The unfortunate family are saying good-by again, and the baby is being handed to and fro across the counter repeatedly. It makes me, if possible, feel dizzier than before and I can watch them no longer.
The far door has been opened. I go out—manuscript and all—along the dock and up the gangway and onto the waiting boat.
I am off the soil of Soviet Russia.
In the very next berth to ours lies the Jan Rudzutak, in which I sailed from London Docks to Leningrad months and months ago.
Time and the hour, I think sententiously, ride through the roughest day. And on the whole, I have found it a fairly rough day.
But it ends on a note of unforeseen brightness.
The Comrade whom I left in such trouble among the officials is, at the eleventh hour, after all allowed to sail.
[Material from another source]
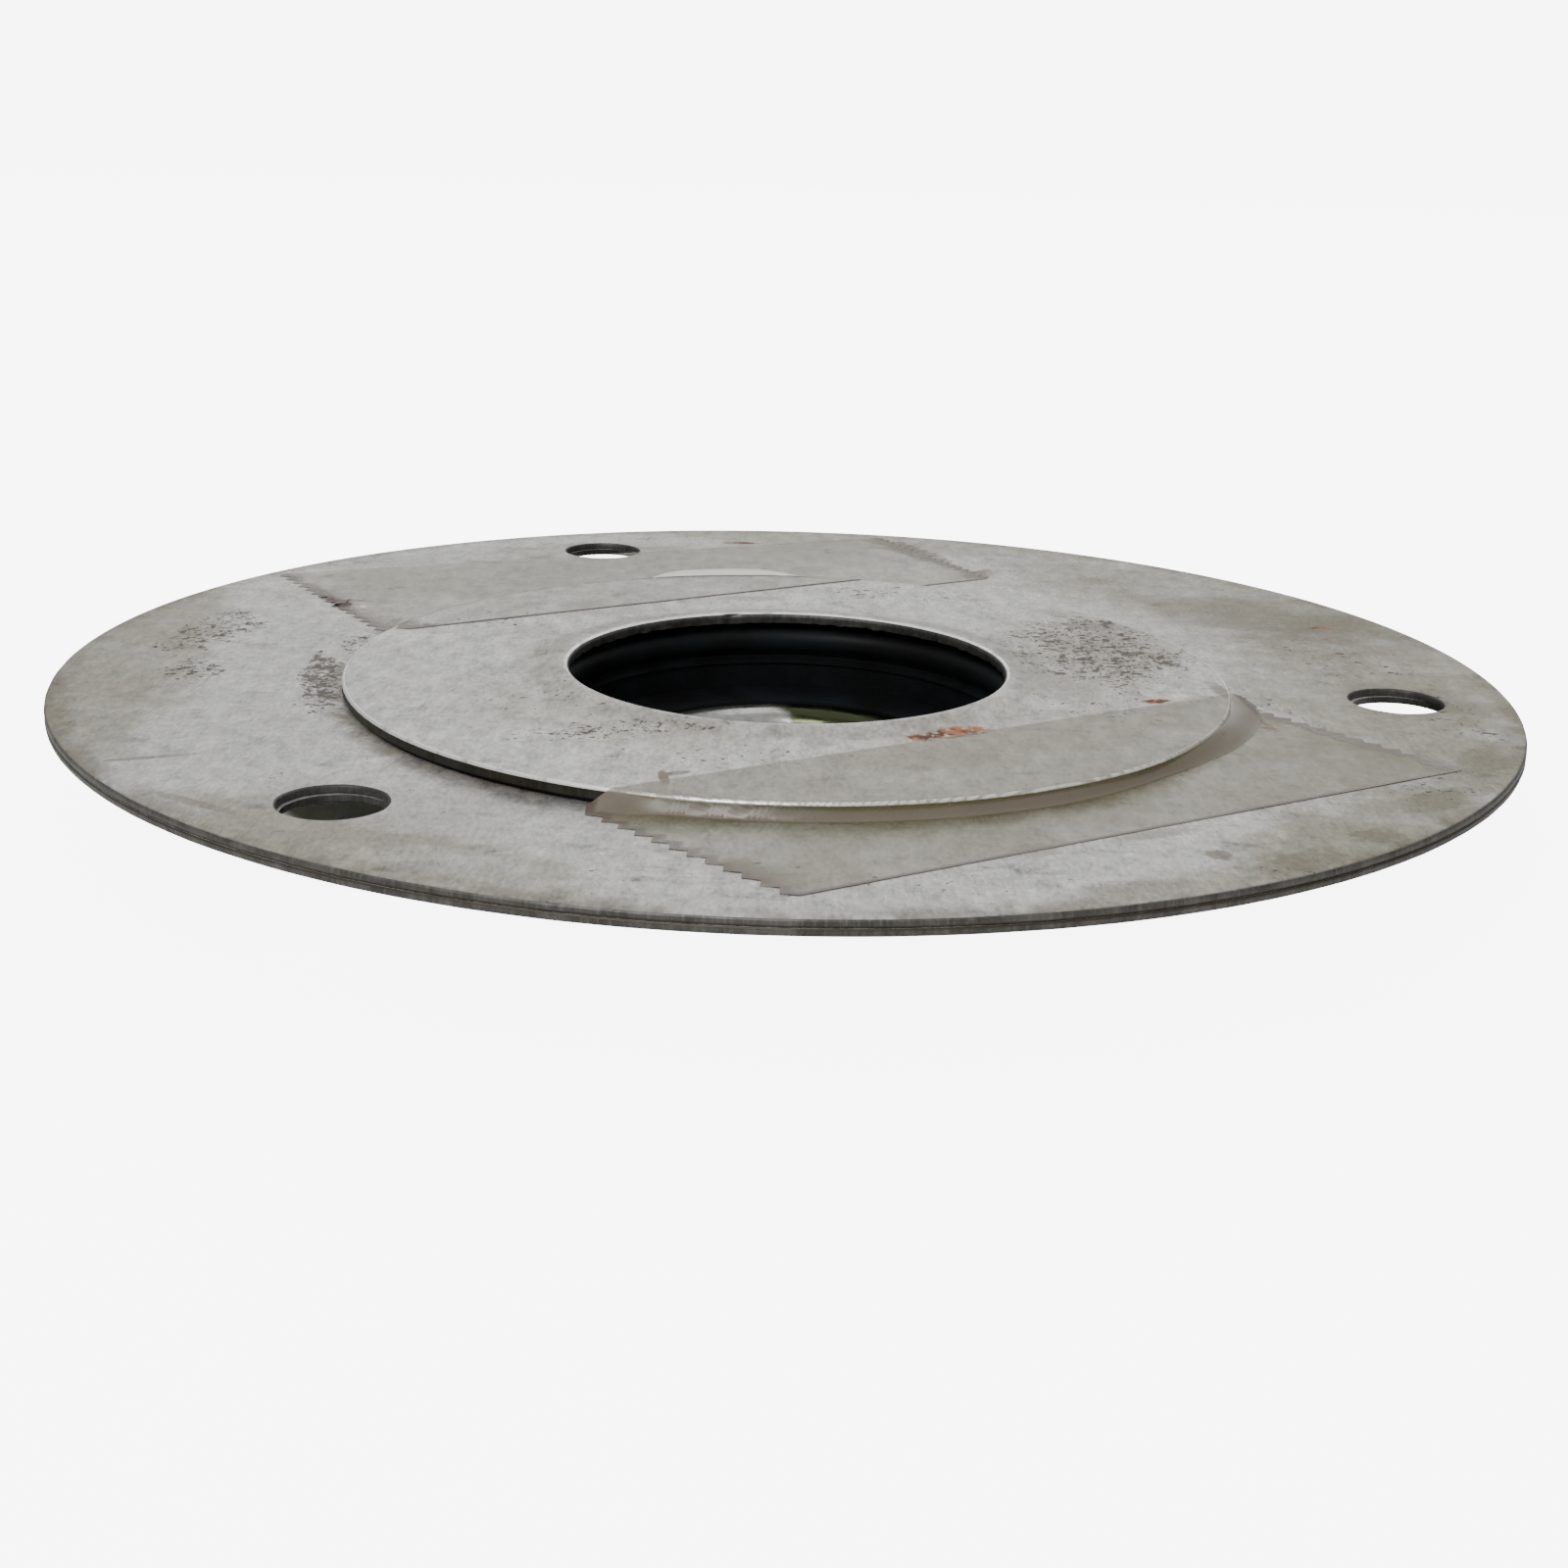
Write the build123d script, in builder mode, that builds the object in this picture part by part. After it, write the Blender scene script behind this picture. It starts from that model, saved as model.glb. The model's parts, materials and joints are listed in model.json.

He is hustled up the gangway and into the steerage and all his family receive him with cries and screams, and the baby is again bandied about from hand to hand.
"But how did he get through if his passport wasn't in order?"
"Definitely, by bribery," says the English traveler.
He brings forward no particular evidence to support this statement, and I shall never know whether it is really true or not. But I think that most probably it is.
So I go down to my dirty little cabin and retrieve my manuscript and find it less damaged than I expected, and ask a steward if I can have a little brandy to restore me (but none comes), and have every intention of going on deck to see the last of Soviet Russia, but find, after all, that I can't stir and must remain, ignominiously prone, until I feel better.
The ship has begun to move. The journey away from Russia has started.
In a few minutes I think I shall be asleep, although a Russian loud-speaker is blaring jazz somewhere on deck, and a group of Comrades, apparently exactly outside the porthole, is discussing the Government's new suggestion of making abortion illegal—just as it is in capitalist countries.
I wish I had spoken my mind, just once, in the U.S.S.R. Even though I know that nobody would have paid any attention to it, and even though it occurs to me to wonder whether I am absolutely certain of what my mind really is, concerning the new Russia.